I first encountered Nicholas Kaufmann’s fiction reading Chasing the Dragon a wonderful novella put out by the fine folks over at Chizine; it’s a wonderful little fantasy allegory about addiction that I highly highly recommend. When I spotted Kaufmann’s latest series of novels about a man who refuses to stay dead I pounced on them and devoured them wholesale back-to-back. Starting with Dying is My Business Kaufmann introduces readers to Trent. Trent works for Brooklyn crime boss doing odd jobs, particularly retrieving odd valuable objects. He has no memory of who he was beyond waking up in an alley several months ago. It turns out that Trent doesn’t stay dead. Every time Trent does die he wakes up minutes later healed of every wound and the person nearest to him sucked of all life. Dying is My Business lays out these details nicely opening with Trent waking up from one of these deaths. It’s a nice little in-media-res opening and Kaufmann does a great job of hooking you in the beginning then quickly outlining the, admittedly scant, details of Trent’s life.
While the mystery of Trent’s origins and his strange power is a huge part of the novel it is obviously a long-term plan and Kaufmann doesn’t offer many details in Dying is My Business. Kaufmann sketches a simple plot that leans heavily on the fact that Trent know’s so little about his life. It’s obvious from the get go that his boss Underwood is stringing him along and Kaufmann’s every description of Trent’s living conditions and the way his boss treats him reveal that he is seen as something more like a pet than an employee. It isn’t long until one of Trent’s jobs sees him encountering people whose experiences in a similar retrieval-based line-of-work illuminate the stark differences in what it means to be part of team and part of a family. Kaufmann easily plays Trent’s encounter with Bethany and Thornton against his desperate, perhaps subconscious, need to connect with people. The same encounter also reveals a deeper world of the supernatural which in an amusing turn the seemingly unkillable Trent has difficulty swallowing.

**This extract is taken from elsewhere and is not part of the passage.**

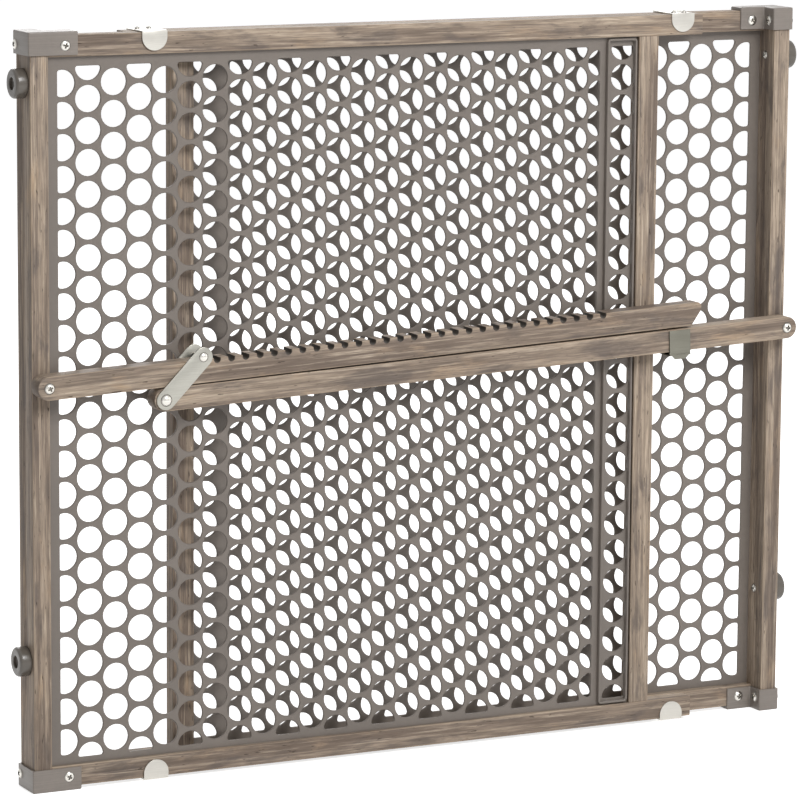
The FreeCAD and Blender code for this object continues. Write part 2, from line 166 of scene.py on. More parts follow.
# ------------------------------------------------------------------ shared effects
def weathered_grain_group():
    """Long grey-brown grain along X of its vector: rings, stains, pores and worn arrises."""
    group, gin, gout = new_group(
        "weathered_grain",
        [("Vector", "NodeSocketVector", None), ("Across", "NodeSocketVector", None),
         ("Half Y", "NodeSocketFloat", 0.009), ("Half Z", "NodeSocketFloat", 0.009),
         ("End", "NodeSocketFloat", 0.0)],
        [("Color", "NodeSocketColor"), ("Roughness", "NodeSocketFloat"),
         ("Height", "NodeSocketFloat")])
    vec = gin.outputs["Vector"]
    # growth rings round an axis that wanders beside the piece
    wander = noise(group, stretched(group, vec, 4, 18, 18), 1, 3, 0.5)
    place = group.nodes.new("ShaderNodeSeparateXYZ")
    link(group, vec, place.inputs[0])
    off_y = math_node(group, "MULTIPLY_ADD", wander, 0.022, place.outputs[1])
    off_z = math_node(group, "MULTIPLY_ADD", wander, -0.014, place.outputs[2])
    reach = math_node(group, "SQRT", math_node(
        group, "ADD", math_node(group, "MULTIPLY", off_y, off_y),
        math_node(group, "MULTIPLY", off_z, off_z)))
    ring = math_node(group, "SINE", math_node(group, "MULTIPLY", reach, 1650.0))
    bands = noise(group, stretched(group, vec, 3.0, 70, 70), 1, 5, 0.55, 0.5)
    streaks = noise(group, stretched(group, vec, 13, 470, 470), 1, 6, 0.66, 0.15)
    fibre = noise(group, stretched(group, vec, 55, 1050, 1050), 1, 3, 0.6)
    patches = noise(group, stretched(group, vec, 17, 60, 60), 1, 5, 0.6, 0.3)
    base = mix_colour(group, map_range(group, bands, 0.38, 0.62, smooth=True),
                      srgb(128, 113, 101), srgb(184, 166, 147))
    ringed = mix_colour(group, map_range(group, ring, 0.0, 1.0, 0, 0.32), base,
                        srgb(108, 95, 85))
    warm = mix_colour(group, map_range(group, patches, 0.42, 0.28, 0, 0.75), ringed,
                      srgb(190, 164, 136))
    dark = mix_colour(group, map_range(group, streaks, 0.52, 0.67, 0, 0.72), warm,
                      srgb(98, 87, 80))
    pale = mix_colour(group, map_range(group, streaks, 0.47, 0.33, 0, 0.75), dark,
                      srgb(208, 191, 171))
    stain = math_node(group, "MULTIPLY", map_range(group, patches, 0.53, 0.63, 0, 0.75),
                      map_range(group, streaks, 0.32, 0.58, 0.4, 1.0))
    stained = mix_colour(group, stain, pale, srgb(100, 92, 88))
    fine = mix_colour(group, map_range(group, fibre, 0.38, 0.66, 0, 0.5), stained,
                      srgb(100, 88, 78))
    specks = noise(group, stretched(group, vec, 90, 560, 560), 1, 2, 0.5)
    pores = map_range(group, specks, 0.68, 0.73, 0, 0.85)
    fine = mix_colour(group, pores, fine, srgb(70, 60, 52))
    # worn, paler arrises: distance from the nearest long edge
    split = group.nodes.new("ShaderNodeSeparateXYZ")
    link(group, gin.outputs["Across"], split.inputs[0])
    dy = math_node(group, "SUBTRACT", gin.outputs["Half Y"],
                   math_node(group, "ABSOLUTE", split.outputs[1]))
    dz = math_node(group, "SUBTRACT", gin.outputs["Half Z"],
                   math_node(group, "ABSOLUTE", split.outputs[2]))
    edge = math_node(group, "MAXIMUM", dy, dz)
    ragged = math_node(group, "MULTIPLY_ADD", patches, 0.0035, -0.0008)
    worn = map_range(group, edge, ragged, 0.0, 0, 0.42)
    worn_colour = mix_colour(group, worn, fine, srgb(206, 184, 158))
    end = mix_colour(group, gin.outputs["End"], worn_colour, srgb(96, 83, 72))
    link(group, end, gout.inputs["Color"])
    link(group, map_range(group, streaks, 0.3, 0.7, 0.64, 0.52), gout.inputs["Roughness"])
    height = math_node(group, "MULTIPLY_ADD", fibre, -0.5,
                       math_node(group, "MULTIPLY", streaks, -0.8))
    height = math_node(group, "MULTIPLY_ADD", pores, -1.0, height)
    link(group, height, gout.inputs["Height"])
    return group


def moulded_surface_group():
    """Very fine moulded texture, with faint level flow lines where Lines is above nought."""
    group, gin, gout = new_group(
        "moulded_surface",
        [("Vector", "NodeSocketVector", None), ("Color", "NodeSocketColor", None),
         ("Roughness", "NodeSocketFloat", 0.5), ("Lines", "NodeSocketFloat", 0.0)],
        [("Color", "NodeSocketColor"), ("Roughness", "NodeSocketFloat"),
         ("Height", "NodeSocketFloat")])
    vec = gin.outputs["Vector"]
    broad = noise(group, vec, 14, 3, 0.5)
    grainy = noise(group, vec, 1500, 2, 0.5)
    dust = noise(group, vec, 260, 4, 0.6)
    tone = map_range(group, broad, 0.35, 0.65, 0.94, 1.05)
    tone = math_node(group, "MULTIPLY", tone, map_range(group, dust, 0.3, 0.7, 0.97, 1.03))
    layers = noise(group, stretched(group, vec, 12, 12, 1100), 1, 2, 0.6)
    lines = math_node(group, "MULTIPLY", map_range(group, layers, 0.35, 0.65, -1.0, 1.0),
                      gin.outputs["Lines"])
    tone = math_node(group, "MULTIPLY", tone, math_node(group, "ADD", lines, 1.0))
    scale = group.nodes.new("ShaderNodeVectorMath")
    scale.operation = "SCALE"
    link(group, gin.outputs["Color"], scale.inputs[0])
    link(group, tone, scale.inputs["Scale"])
    link(group, scale.outputs[0], gout.inputs["Color"])
    link(group, math_node(group, "MULTIPLY_ADD", dust, 0.16,
                          math_node(group, "SUBTRACT", gin.outputs["Roughness"], 0.08)),
         gout.inputs["Roughness"])
    link(group, grainy, gout.inputs["Height"])
    return group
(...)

Trent’s connection with Isaac, Gabrielle, Phillip, Bethany and Thornton marks an interesting shift in character for Trent. Maybe that isn’t entirely accurate. It is perhaps more that Trent’s connection with this group reveals the falsehood of Trent’s life with Underwood and his cronies. Dying is My Business is full of action from your standard fisticuffs to a huge chase scene as Bethany, Thornton, and Trent flee the mystical Black Knight through the crowded streets if Manhattan. Dying Is My Business is an excellent introductory novel, laying out the mysteries of Trent’s existence while simultaneously establishing the rules of a supernatural world where the Guardian of Magic has gone missing, turning magic into a volatile corrupting influence, and where the other Guardians remain aloof and enigmatic.
Die and Stay Dead expands upon the elements introduced in the first book. Where Dying Is My Business introduces the mystery of Trent’s Die and Stay Dead looks towards answering that mystery more directly. Kaufmann leans heavily on several misdirects throughout the second novel in this regard though none were quite enough to keep me from guessing the truth. Where Dying is My Business set up the prophecy of the Immortal Storm, Die and Stay Dead seems to bring it to fruition; much to the utter dismay of our heroes and the population of New York. Kaufmann once again demonstrates an adept ability to insert wonderful character-driven moments into the middle of huge epic scenes of magic and mayhem. All in all Die and Stay Dead doubles down on the action of the first novel going so far as to end on a bit of a cliffhanger that seems to promise a third novel that pulls out all of the stops. If you are looking for a new urban fantasy series to try I highly recommend giving Nicholas Kaufmann’s Trent novels a shot. I can’t wait to see how events play out in the third novel.